President Aquino trumpeted his administration’s economic gains at the World Economic Forum in Davos, Switzerland. I admit he has good reasons to do this. Our economic indicators truly suggest that there’s an economic turnaround.
While I have been critical of many things about the Aquino administration, I must admit that the President and his economic managers have made some level of economic success.
Sad to say, economic indicators are just that—the benefits have not trickled down to the jobless and the poor.
That’s the change President Aquino had promised. That’s the change which remains a pie in the sky.
Nothing could be more telling than an open letter to the President sent by the Foundation of Economic Freedom last year. According to the FEF, the growth bruited about by the Aquino administration had been propelled mainly by consumption spending fueled by OFW remittances, and not by any action by government. Certainly, the government has not attracted foreign direct investments.
The bull run at the stock exchange is propelled by so-called hot money that comes and goes but doesn’t provide jobs and put food on the table.
The strong peso also does not bring any relief to the poverty-stricken. In fact, it is prejudicial to exports. Business process outsourcing companies, which now employ over 600,000, are also being affected. What we need most at this point in time are industries that provide jobs for the poor. That’s the only way to go, Santa Banana!
President Aquino need not go too far for direct foreign investments. In fact, the country has attracted droves of foreign investors, like in mining. But they have been let down.
With so many self-styled environmentalists and do-gooders, contradictory government policies and regulations (like the freeze on new mining contracts) we are actually strangling the development of our rich mining resources. The Chamber of Mines has predicted that less than half of the $12 billion investments cannot be realized given these existing government policies.
I blame the Aquino government’s lack of political will for having squandered such golden opportunity. Malacañang is talking loudly about attracting more foreign investments, but in my opinion it should focus more on keeping them once they set foot on our shores.
It’s an open secret that the mining industry is so disappointed with the turn of events. Industry investors feel that they have been virtually lured into a trap, with most of them investing millions of dollars in the form of Corporate Social Responsibility activities for communities and even indigenous people. But these investors find that they would be left alone to fend for themselves.
One glaring example of how the government is mishandling the mining industry is the difficulty of the Norwegian-based Intex Mineral Resources ASA of getting back its ECC (Environmental Clearance Certificate). Intex is developing Mindoro Nickel, which could well be one of the largest mining operations in the country.
Then-Environment Secretary Lito Atienza granted Intex its ECC only to revoke it when a local priest led a hunger strike in front of Atienza’s office. The Mangyans of Mindoro to be directly affected by Intex wrote the Catholic Bishops Conference of the Philippines to protest what the local priest did. The latter, handwritten in the vernacular and signed by their respective leaders, disowned the priest, saying that he was not authorized to represent them in whatever capacity. But the CBCP ignored the letter.

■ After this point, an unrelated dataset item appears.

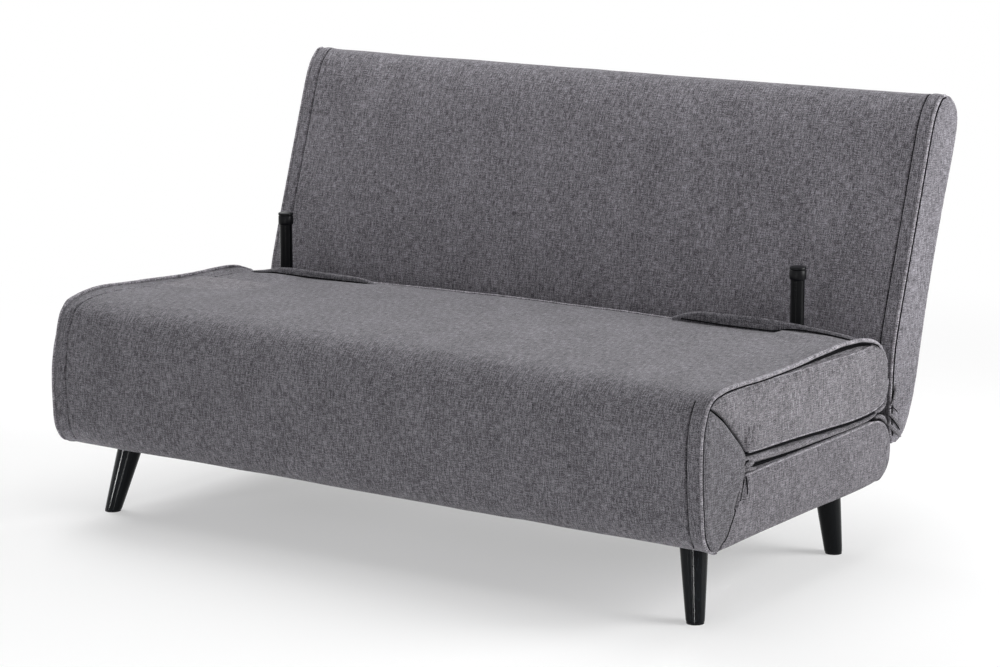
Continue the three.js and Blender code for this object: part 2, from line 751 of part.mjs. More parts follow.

Intex has already invested over $50 million since it started 12 years ago under a technical agreement with the Department of Environment and Natural Resources, and based on a mine life of 20 years, intending to produce no more than 53,000 metric tons of nickel a year through responsible mining methods. Latest additional exploration indicates that the potential mine life could easily be doubled to 40 years. Not only that, discoveries in the surrounding areas could extend the mine life by yet another 20 years for a total of 60 years – more than half a century of nickel production and sustained income windfalls for the local and national economy.
Jon Steen Petersen, chief executive officer of Intext, told me that “Mindoro Nickel therefore, avoids selective high grade mining, which will potentially leave lower grade ore behind as waste, valueless. Nickel also plans to process its own by setting up its own refinery, which would product final LME-grade nickel metal, which can be sold to end-users internationally. When completed it will be the first nickel refinery plant. All it needs is consistent government policies.”
It would indeed be a pity if Intex leaves the country simply because the Aquino administration cannot seem to rationalize and sustain its investments policies on mining. This industry provides jobs to reduce the incidence of poverty in the country.